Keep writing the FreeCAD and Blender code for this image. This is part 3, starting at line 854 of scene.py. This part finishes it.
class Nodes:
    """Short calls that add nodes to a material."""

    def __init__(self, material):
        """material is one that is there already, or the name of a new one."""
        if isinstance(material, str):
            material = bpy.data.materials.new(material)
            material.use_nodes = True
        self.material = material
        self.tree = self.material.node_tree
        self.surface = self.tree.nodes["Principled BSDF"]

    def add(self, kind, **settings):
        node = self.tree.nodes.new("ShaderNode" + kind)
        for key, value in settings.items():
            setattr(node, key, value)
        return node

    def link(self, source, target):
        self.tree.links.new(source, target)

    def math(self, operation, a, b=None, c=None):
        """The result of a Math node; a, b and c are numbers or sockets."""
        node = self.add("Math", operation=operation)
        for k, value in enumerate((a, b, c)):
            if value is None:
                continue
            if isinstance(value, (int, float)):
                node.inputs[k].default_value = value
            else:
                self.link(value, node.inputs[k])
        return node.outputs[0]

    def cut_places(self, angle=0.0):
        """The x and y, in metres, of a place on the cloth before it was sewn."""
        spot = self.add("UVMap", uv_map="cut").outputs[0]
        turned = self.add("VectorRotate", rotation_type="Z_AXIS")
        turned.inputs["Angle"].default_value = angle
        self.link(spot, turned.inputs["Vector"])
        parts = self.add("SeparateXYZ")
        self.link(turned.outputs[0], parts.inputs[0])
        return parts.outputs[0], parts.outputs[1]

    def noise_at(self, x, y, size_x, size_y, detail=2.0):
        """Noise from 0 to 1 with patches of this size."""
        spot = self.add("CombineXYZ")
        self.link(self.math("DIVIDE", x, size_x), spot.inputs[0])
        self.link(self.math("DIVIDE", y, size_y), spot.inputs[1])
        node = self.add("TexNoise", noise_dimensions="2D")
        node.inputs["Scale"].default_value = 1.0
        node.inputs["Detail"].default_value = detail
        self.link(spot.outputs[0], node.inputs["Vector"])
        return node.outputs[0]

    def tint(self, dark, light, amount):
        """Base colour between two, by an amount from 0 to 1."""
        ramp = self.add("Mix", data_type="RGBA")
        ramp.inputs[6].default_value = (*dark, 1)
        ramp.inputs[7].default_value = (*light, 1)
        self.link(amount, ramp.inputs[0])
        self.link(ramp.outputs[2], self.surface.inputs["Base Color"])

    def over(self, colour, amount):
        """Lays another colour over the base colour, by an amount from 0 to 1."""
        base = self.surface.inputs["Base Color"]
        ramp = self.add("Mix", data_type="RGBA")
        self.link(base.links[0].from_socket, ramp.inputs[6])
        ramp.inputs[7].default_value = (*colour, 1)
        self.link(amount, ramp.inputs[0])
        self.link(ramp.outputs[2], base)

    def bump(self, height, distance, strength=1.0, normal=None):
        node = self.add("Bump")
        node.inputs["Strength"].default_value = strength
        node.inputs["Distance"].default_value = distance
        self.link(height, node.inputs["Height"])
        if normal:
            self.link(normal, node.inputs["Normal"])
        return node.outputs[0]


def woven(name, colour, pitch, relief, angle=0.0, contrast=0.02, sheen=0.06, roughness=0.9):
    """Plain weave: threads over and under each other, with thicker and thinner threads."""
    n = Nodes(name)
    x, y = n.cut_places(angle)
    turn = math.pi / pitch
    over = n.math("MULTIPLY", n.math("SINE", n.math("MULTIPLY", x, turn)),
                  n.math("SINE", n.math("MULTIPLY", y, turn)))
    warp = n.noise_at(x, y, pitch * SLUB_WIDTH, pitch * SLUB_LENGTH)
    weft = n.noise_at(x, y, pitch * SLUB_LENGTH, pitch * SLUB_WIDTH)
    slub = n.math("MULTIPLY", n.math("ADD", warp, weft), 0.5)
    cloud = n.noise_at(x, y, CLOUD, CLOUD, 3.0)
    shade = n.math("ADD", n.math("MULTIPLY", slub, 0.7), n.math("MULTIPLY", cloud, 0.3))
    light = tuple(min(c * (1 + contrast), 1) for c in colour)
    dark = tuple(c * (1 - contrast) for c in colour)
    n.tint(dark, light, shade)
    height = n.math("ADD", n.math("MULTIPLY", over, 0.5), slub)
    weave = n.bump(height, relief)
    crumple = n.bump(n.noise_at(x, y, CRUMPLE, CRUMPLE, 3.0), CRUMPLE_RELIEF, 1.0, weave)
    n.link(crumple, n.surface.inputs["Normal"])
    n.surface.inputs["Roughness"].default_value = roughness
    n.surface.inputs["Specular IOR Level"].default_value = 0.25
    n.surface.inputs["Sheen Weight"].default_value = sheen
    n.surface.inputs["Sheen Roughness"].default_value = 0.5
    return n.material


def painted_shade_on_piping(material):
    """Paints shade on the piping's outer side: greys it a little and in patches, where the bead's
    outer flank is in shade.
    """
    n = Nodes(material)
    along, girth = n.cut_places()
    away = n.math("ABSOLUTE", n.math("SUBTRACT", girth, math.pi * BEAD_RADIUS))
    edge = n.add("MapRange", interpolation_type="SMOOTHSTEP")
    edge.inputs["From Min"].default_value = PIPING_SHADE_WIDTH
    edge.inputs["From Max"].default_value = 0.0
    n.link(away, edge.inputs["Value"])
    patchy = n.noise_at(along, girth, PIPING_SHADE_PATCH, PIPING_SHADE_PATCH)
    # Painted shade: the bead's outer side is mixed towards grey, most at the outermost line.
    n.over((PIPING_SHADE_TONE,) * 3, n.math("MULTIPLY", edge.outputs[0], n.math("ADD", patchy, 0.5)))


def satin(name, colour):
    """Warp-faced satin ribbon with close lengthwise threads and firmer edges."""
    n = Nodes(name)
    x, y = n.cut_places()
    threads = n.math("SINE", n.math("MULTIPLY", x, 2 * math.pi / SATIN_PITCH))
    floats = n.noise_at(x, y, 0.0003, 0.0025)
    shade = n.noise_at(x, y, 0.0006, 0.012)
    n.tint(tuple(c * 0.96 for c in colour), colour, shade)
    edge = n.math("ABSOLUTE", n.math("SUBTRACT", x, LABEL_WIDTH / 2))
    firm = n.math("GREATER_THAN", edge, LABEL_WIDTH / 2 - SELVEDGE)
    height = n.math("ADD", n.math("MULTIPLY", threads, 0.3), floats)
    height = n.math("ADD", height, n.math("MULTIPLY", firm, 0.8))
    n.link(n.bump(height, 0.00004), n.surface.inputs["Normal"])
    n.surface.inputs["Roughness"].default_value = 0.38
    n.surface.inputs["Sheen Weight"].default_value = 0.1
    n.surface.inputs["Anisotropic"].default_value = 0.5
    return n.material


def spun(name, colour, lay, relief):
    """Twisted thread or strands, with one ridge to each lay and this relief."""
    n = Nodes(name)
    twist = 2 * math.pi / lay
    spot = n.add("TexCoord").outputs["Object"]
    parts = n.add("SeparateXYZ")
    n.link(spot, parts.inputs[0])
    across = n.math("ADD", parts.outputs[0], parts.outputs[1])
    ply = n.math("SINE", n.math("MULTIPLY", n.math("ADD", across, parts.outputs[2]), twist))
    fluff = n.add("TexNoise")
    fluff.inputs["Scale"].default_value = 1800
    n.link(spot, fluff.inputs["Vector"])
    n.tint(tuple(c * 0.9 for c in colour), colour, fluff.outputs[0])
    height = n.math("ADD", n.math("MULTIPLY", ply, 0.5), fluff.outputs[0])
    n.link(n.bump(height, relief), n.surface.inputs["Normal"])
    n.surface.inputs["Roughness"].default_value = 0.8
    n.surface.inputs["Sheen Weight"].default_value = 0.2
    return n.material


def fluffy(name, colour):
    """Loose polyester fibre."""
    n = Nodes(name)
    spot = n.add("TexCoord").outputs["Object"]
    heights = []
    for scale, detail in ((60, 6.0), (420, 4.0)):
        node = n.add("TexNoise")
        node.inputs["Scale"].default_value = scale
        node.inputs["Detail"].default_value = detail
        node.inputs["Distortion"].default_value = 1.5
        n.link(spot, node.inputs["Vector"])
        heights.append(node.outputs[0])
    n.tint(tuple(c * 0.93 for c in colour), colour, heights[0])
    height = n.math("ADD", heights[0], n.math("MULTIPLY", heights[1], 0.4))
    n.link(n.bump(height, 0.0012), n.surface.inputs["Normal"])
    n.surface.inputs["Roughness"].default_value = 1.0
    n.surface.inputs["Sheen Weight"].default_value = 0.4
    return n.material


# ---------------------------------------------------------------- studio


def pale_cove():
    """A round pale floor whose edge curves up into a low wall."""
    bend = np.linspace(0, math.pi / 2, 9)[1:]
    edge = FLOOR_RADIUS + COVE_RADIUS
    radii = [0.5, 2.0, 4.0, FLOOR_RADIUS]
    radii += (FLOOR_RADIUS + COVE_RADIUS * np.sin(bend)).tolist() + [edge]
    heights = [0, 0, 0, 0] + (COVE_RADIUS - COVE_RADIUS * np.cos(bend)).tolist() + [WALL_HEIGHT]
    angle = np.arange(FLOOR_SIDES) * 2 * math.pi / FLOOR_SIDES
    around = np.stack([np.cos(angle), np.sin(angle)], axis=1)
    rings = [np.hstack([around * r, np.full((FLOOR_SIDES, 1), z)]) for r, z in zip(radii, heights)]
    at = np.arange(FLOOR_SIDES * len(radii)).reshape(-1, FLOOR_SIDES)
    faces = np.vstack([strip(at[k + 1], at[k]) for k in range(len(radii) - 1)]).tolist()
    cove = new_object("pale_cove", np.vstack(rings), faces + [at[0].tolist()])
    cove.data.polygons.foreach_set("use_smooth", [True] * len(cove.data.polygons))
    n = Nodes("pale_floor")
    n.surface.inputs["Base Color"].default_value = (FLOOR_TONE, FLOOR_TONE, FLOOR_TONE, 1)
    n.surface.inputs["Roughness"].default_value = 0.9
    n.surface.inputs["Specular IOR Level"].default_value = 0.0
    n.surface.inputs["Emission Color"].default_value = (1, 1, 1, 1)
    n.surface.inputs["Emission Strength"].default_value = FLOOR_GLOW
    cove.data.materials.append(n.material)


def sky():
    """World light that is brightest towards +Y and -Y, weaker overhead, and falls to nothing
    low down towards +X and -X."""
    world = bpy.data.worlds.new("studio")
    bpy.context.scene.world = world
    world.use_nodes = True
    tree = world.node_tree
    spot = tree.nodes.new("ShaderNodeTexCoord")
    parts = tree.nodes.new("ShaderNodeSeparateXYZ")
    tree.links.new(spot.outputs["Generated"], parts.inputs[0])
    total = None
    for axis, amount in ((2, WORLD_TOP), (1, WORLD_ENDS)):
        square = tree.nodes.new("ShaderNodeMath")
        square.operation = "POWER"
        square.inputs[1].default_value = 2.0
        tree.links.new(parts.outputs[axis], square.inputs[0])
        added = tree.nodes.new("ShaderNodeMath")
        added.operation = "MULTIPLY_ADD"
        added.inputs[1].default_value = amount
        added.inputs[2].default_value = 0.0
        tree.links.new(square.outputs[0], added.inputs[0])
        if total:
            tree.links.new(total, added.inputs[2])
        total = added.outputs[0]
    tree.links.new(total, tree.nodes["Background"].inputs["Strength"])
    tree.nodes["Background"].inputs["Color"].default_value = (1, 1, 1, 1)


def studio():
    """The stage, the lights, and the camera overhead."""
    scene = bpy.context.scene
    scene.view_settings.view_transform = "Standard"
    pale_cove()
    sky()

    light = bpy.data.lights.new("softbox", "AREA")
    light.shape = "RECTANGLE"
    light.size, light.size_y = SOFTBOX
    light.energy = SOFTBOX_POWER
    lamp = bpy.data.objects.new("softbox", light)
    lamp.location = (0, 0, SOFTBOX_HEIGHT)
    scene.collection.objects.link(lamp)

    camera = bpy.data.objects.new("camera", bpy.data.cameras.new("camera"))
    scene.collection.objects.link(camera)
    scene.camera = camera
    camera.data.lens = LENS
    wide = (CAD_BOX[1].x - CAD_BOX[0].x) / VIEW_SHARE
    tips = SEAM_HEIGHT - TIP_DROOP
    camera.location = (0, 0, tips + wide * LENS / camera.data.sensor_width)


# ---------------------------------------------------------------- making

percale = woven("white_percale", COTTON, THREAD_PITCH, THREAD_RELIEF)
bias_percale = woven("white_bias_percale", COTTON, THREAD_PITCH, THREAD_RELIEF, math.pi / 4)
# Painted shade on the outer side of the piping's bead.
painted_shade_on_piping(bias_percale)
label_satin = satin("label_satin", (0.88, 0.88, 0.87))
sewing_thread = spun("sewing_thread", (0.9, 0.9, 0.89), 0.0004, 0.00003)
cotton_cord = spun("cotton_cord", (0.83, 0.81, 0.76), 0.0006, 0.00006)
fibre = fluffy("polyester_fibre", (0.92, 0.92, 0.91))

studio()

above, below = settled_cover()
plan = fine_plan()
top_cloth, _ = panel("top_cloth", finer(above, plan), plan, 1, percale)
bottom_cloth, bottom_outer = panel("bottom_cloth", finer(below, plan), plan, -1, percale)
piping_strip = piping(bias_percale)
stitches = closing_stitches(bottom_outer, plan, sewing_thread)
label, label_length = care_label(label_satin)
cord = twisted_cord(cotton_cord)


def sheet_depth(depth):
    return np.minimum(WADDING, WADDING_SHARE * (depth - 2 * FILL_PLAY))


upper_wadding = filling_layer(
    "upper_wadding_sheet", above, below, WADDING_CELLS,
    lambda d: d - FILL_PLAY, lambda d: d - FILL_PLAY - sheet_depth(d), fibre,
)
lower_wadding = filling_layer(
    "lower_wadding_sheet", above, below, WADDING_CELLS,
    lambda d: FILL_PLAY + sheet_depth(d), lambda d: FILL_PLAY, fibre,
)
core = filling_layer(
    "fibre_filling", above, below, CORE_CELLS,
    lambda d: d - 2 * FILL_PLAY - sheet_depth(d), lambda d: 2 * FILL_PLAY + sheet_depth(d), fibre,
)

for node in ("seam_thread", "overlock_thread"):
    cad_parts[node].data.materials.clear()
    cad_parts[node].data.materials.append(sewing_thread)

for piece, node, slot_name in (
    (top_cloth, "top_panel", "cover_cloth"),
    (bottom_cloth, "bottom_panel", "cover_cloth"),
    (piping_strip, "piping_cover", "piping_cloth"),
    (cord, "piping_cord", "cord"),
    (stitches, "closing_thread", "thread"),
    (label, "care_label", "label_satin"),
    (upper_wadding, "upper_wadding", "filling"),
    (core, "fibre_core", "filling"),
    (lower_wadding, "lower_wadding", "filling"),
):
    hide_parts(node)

━━━━

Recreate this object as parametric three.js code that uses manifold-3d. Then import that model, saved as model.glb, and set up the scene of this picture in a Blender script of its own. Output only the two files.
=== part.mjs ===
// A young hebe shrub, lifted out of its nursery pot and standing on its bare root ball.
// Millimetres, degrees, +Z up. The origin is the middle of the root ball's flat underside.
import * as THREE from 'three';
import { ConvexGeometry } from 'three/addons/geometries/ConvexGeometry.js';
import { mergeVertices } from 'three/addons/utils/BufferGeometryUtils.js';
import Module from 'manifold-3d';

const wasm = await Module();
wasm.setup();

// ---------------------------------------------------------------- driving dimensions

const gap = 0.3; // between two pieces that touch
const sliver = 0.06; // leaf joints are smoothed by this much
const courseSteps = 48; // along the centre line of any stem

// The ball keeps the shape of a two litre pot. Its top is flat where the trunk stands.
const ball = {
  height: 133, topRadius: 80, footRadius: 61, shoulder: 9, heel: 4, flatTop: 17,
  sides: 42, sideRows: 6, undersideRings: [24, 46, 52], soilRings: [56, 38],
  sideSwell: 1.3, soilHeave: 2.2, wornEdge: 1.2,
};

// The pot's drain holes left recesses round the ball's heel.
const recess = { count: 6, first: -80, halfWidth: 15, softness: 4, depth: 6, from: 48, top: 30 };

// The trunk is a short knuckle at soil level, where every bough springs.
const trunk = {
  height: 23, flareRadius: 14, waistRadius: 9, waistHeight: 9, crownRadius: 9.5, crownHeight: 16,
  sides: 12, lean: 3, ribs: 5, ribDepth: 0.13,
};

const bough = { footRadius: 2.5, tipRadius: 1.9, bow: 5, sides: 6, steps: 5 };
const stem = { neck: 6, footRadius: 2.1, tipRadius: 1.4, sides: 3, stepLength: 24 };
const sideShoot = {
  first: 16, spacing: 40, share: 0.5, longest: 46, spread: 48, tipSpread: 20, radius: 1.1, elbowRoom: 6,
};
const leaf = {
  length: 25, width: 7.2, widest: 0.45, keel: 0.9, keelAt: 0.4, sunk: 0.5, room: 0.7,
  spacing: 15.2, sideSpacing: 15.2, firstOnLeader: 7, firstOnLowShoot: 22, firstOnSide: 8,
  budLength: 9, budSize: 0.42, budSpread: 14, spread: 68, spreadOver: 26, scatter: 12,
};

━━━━

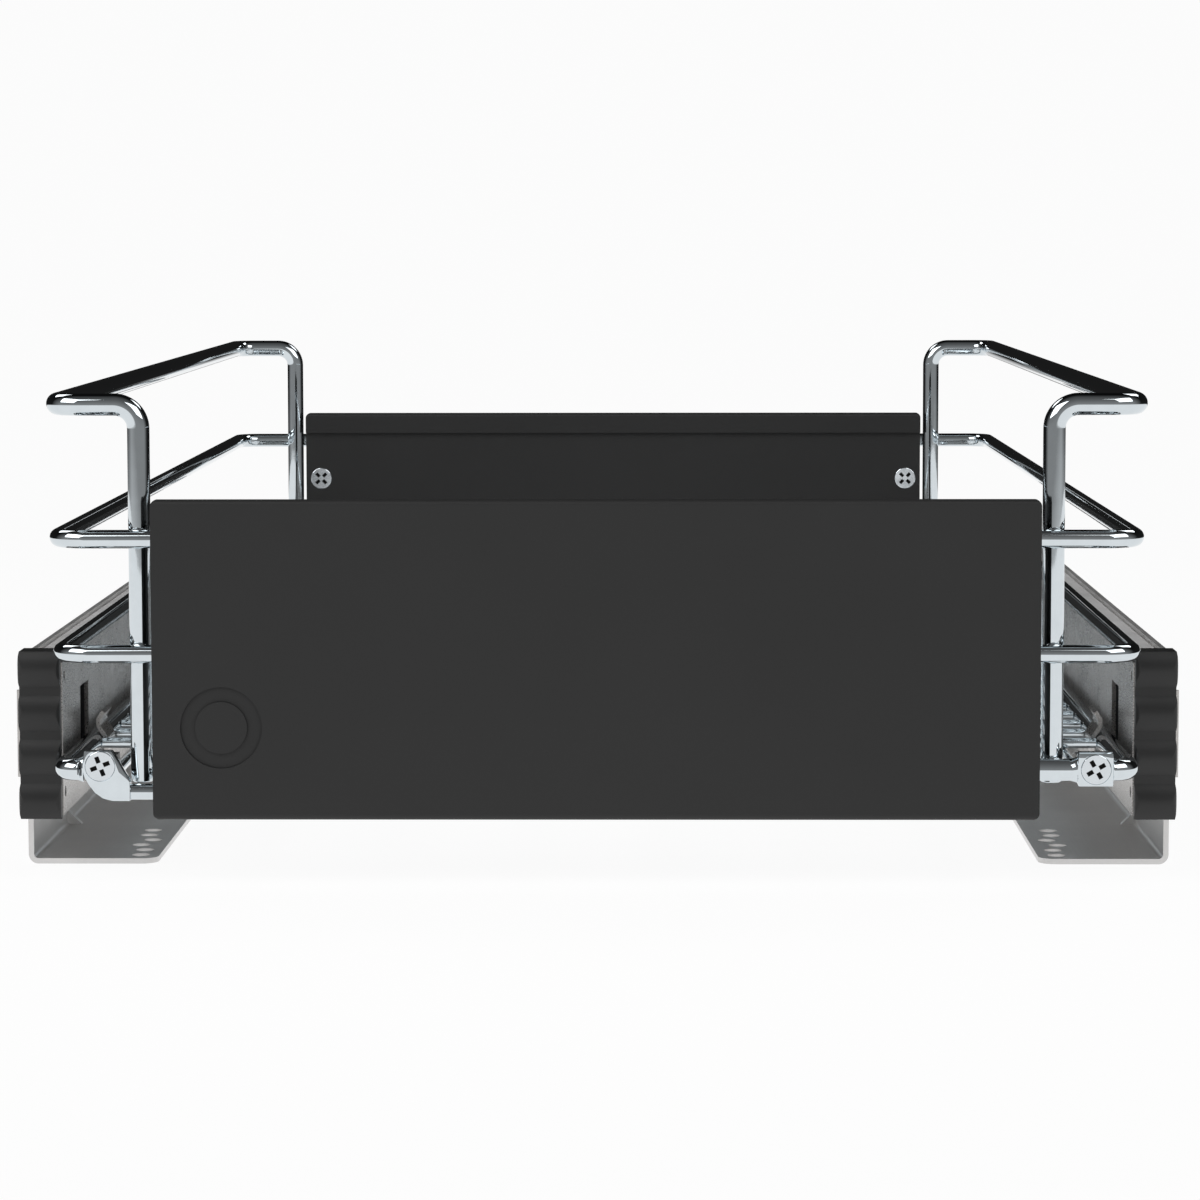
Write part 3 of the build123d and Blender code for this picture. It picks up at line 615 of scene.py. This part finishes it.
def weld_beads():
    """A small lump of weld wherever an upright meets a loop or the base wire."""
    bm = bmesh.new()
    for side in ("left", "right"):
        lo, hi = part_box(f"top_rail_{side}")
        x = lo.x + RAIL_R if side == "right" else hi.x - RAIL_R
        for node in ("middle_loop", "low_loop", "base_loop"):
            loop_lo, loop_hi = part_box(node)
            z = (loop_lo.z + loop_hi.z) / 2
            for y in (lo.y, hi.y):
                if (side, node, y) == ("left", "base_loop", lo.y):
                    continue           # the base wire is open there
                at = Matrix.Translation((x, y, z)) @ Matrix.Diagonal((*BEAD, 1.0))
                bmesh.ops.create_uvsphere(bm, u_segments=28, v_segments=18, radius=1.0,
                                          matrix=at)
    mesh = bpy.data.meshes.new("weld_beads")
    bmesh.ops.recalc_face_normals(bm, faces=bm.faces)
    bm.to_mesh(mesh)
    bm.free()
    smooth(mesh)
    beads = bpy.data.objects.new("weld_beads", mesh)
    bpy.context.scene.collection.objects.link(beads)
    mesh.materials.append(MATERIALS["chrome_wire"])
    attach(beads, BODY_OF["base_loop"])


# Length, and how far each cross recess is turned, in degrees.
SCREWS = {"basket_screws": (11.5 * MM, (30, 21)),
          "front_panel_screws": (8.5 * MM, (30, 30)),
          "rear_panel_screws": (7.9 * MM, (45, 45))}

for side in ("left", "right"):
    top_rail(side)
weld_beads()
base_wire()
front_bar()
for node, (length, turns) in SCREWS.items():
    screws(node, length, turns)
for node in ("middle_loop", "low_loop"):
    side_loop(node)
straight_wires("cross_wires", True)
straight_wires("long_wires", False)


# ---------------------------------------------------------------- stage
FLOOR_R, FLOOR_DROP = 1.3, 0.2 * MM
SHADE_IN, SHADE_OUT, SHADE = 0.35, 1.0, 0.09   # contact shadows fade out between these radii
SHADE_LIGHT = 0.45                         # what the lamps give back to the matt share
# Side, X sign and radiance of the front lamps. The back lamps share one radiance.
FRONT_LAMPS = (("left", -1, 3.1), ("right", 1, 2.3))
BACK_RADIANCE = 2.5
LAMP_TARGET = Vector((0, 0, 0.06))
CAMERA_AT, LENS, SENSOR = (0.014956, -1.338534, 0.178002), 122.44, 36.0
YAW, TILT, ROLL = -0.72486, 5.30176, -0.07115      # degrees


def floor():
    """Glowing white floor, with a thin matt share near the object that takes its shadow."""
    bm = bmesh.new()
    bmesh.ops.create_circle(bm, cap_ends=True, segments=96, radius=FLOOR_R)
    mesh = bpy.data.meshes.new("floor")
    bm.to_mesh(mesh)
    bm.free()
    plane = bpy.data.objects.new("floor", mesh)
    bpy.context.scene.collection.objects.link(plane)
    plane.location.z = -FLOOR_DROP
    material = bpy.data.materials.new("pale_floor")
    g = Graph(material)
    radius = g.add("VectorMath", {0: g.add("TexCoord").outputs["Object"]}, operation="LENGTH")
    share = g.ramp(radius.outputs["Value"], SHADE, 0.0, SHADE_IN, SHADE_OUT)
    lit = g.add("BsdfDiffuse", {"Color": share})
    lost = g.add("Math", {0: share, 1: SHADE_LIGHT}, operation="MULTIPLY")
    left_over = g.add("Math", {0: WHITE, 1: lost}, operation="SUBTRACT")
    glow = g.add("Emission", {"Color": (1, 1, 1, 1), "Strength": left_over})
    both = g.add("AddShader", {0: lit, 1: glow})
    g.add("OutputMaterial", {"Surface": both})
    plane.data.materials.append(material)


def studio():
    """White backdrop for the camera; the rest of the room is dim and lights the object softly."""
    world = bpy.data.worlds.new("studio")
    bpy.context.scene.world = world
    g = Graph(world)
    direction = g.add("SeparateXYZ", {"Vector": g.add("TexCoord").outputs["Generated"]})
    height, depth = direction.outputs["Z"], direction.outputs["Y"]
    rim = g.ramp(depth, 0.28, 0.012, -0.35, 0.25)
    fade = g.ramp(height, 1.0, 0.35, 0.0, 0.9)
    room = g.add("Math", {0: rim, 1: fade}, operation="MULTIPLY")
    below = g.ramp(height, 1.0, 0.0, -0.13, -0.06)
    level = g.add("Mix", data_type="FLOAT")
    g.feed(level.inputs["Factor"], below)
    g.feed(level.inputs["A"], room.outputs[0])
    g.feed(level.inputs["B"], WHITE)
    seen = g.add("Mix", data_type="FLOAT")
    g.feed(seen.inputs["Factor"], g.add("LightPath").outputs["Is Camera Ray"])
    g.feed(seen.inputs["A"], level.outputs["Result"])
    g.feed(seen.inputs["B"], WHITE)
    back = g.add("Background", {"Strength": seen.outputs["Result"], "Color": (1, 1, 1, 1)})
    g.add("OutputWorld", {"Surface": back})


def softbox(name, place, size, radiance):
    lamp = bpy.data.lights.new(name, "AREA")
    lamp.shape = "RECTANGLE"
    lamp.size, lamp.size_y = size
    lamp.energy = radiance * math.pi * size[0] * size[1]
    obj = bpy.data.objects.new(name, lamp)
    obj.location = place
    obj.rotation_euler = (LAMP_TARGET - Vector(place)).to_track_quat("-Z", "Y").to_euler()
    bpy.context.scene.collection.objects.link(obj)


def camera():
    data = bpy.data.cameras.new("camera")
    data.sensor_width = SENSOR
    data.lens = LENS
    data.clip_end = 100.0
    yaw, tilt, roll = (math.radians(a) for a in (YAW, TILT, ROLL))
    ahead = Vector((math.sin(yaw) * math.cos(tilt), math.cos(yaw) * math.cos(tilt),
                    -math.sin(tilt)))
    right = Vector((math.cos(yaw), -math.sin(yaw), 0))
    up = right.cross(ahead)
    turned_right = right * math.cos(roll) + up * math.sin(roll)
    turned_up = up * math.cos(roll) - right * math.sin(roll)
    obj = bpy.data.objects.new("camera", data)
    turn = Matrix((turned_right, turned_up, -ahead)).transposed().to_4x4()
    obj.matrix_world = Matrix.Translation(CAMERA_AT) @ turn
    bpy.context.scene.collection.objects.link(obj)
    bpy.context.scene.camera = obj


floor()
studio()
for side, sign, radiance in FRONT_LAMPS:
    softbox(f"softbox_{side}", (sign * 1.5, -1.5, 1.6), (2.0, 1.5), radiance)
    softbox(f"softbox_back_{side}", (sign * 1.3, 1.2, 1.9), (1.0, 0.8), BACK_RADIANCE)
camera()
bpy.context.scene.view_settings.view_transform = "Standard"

━━━━

*Exercise aim*.
Look for the word "manifold" in every line of the listing and copy the lines that have it.

*Final result*.
Recreate this object as parametric three.js code that uses manifold-3d. Then import that model, saved as model.glb, and set up the scene of this picture in a Blender script of its own. Output only the two files.
import Module from 'manifold-3d';